*Input for this task:*
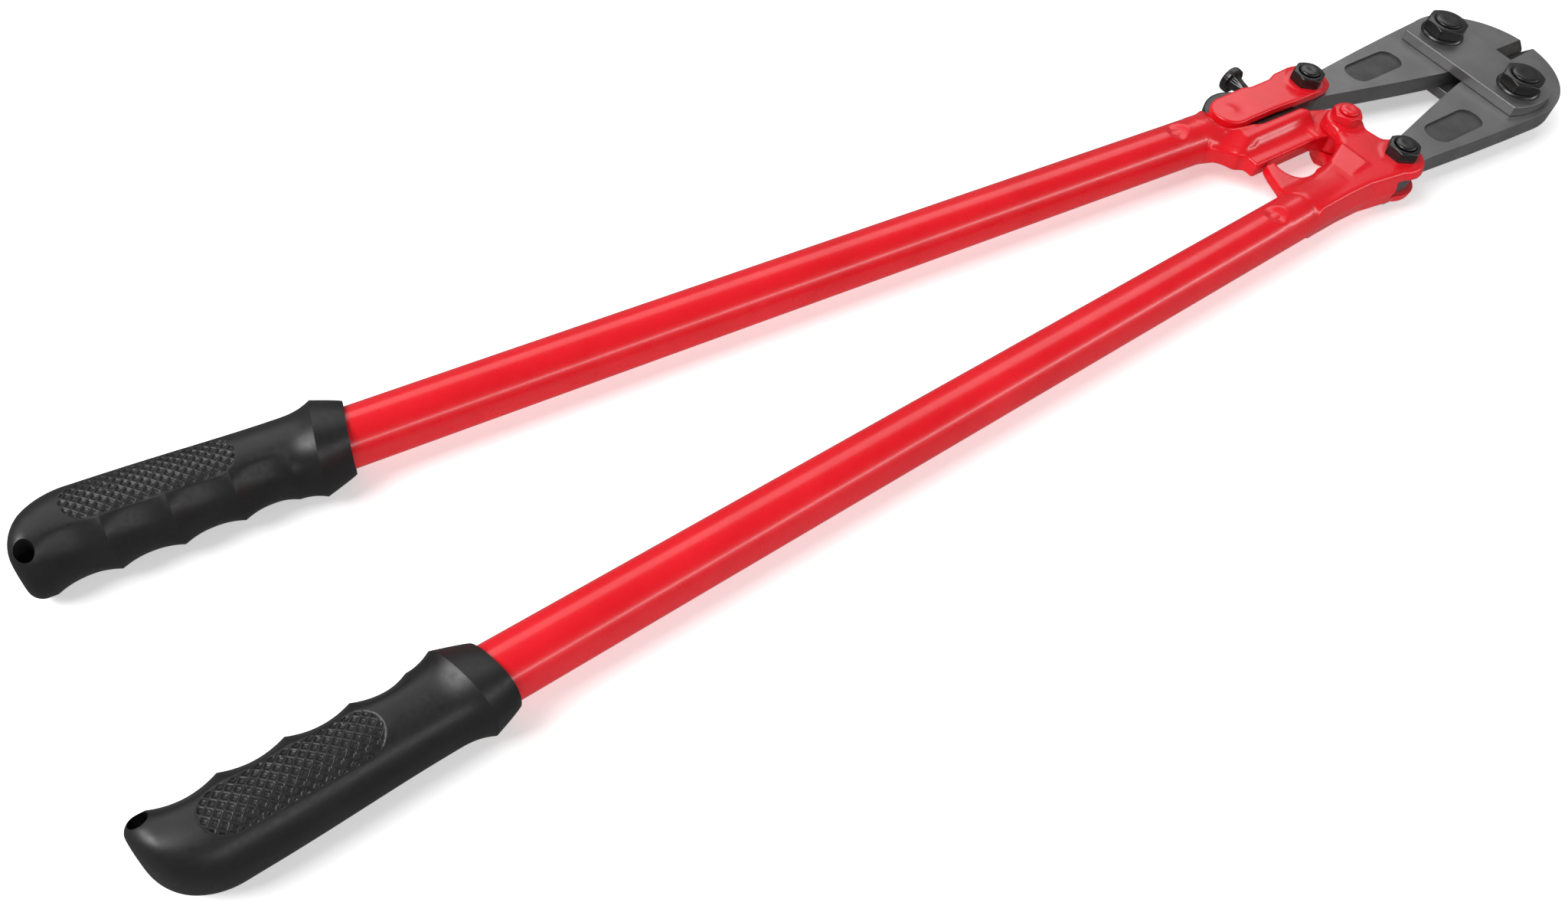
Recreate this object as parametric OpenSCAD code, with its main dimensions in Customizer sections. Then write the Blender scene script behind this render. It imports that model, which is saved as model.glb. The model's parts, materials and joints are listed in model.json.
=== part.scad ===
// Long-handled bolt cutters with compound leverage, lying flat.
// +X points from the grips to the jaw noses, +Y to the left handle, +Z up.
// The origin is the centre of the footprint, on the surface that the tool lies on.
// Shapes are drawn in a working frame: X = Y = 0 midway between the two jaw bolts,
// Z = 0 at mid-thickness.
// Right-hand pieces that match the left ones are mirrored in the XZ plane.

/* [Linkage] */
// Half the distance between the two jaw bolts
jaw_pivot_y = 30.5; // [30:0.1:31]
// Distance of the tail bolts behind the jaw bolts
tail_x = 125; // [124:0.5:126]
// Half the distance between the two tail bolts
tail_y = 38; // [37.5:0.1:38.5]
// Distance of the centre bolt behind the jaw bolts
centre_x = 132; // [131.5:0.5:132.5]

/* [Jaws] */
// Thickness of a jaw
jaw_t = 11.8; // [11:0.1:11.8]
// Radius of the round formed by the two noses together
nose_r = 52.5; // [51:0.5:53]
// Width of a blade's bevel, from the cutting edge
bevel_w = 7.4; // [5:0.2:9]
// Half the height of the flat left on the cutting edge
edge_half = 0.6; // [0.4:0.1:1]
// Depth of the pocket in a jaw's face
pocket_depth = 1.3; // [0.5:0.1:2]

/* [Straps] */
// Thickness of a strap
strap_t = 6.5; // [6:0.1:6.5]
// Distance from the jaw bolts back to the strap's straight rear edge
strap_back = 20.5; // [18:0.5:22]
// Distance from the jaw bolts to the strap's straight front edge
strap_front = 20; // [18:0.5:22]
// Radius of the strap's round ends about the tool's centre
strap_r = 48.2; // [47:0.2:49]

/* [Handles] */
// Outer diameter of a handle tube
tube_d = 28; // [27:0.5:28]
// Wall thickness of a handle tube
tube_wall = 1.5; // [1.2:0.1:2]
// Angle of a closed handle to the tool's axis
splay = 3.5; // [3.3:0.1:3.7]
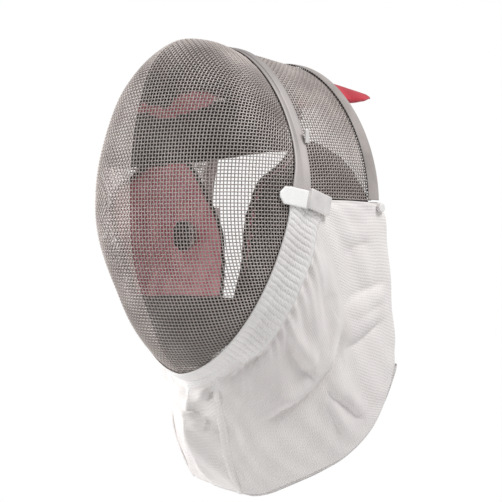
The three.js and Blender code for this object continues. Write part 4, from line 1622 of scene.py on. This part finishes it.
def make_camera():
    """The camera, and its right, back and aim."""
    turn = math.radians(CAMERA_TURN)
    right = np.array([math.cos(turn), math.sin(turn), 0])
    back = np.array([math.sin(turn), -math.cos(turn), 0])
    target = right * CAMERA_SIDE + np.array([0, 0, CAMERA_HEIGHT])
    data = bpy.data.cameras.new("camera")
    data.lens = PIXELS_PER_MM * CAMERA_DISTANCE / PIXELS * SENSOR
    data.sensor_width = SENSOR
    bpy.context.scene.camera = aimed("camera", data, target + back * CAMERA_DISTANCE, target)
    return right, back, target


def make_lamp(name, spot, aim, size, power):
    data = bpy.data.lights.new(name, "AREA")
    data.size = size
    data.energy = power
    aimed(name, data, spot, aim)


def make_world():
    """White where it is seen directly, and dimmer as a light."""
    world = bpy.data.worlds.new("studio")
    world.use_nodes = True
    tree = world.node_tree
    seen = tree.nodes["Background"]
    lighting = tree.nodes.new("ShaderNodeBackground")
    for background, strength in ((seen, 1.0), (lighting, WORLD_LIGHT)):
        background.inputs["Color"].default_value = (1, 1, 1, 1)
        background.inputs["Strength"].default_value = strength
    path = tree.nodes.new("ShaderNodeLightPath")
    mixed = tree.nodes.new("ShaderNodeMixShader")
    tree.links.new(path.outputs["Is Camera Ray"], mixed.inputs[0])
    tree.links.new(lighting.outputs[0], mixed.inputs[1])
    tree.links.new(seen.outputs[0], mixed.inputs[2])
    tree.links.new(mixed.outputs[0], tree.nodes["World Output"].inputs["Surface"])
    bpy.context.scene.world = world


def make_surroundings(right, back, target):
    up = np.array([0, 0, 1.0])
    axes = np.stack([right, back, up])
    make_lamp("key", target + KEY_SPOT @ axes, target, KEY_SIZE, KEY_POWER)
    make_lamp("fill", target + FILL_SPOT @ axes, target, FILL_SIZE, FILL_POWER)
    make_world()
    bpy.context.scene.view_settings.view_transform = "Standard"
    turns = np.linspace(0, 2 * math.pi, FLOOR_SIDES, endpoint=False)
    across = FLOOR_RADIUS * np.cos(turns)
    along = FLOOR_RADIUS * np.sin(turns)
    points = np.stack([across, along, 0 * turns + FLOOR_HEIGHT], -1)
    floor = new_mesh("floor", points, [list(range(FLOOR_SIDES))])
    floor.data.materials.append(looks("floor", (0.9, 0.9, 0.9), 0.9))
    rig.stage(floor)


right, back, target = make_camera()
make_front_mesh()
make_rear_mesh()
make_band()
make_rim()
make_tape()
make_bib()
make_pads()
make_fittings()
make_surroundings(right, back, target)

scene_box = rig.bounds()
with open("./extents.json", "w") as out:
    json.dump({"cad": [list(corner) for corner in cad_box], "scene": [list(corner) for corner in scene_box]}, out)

*Instructions for the task:* Your answer should be exactly the lines of the data above, from the first through the line containing "centre_x = 132; // [131.5:0.5:132.5]".

*Response below:*
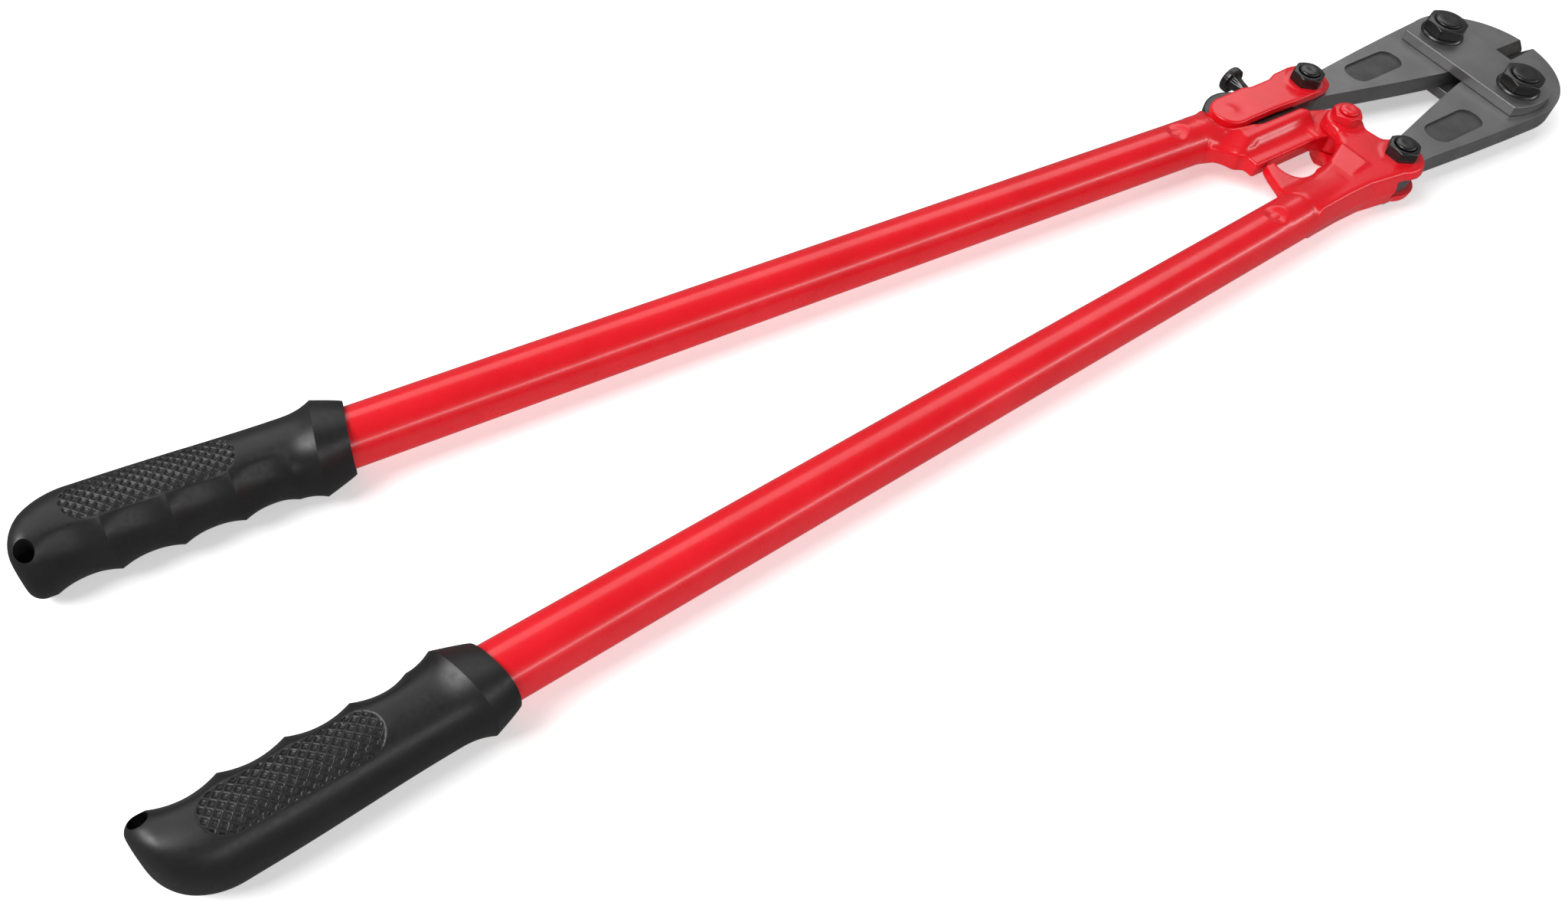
Recreate this object as parametric OpenSCAD code, with its main dimensions in Customizer sections. Then write the Blender scene script behind this render. It imports that model, which is saved as model.glb. The model's parts, materials and joints are listed in model.json.
=== part.scad ===
// Long-handled bolt cutters with compound leverage, lying flat.
// +X points from the grips to the jaw noses, +Y to the left handle, +Z up.
// The origin is the centre of the footprint, on the surface that the tool lies on.
// Shapes are drawn in a working frame: X = Y = 0 midway between the two jaw bolts,
// Z = 0 at mid-thickness.
// Right-hand pieces that match the left ones are mirrored in the XZ plane.

/* [Linkage] */
// Half the distance between the two jaw bolts
jaw_pivot_y = 30.5; // [30:0.1:31]
// Distance of the tail bolts behind the jaw bolts
tail_x = 125; // [124:0.5:126]
// Half the distance between the two tail bolts
tail_y = 38; // [37.5:0.1:38.5]
// Distance of the centre bolt behind the jaw bolts
centre_x = 132; // [131.5:0.5:132.5]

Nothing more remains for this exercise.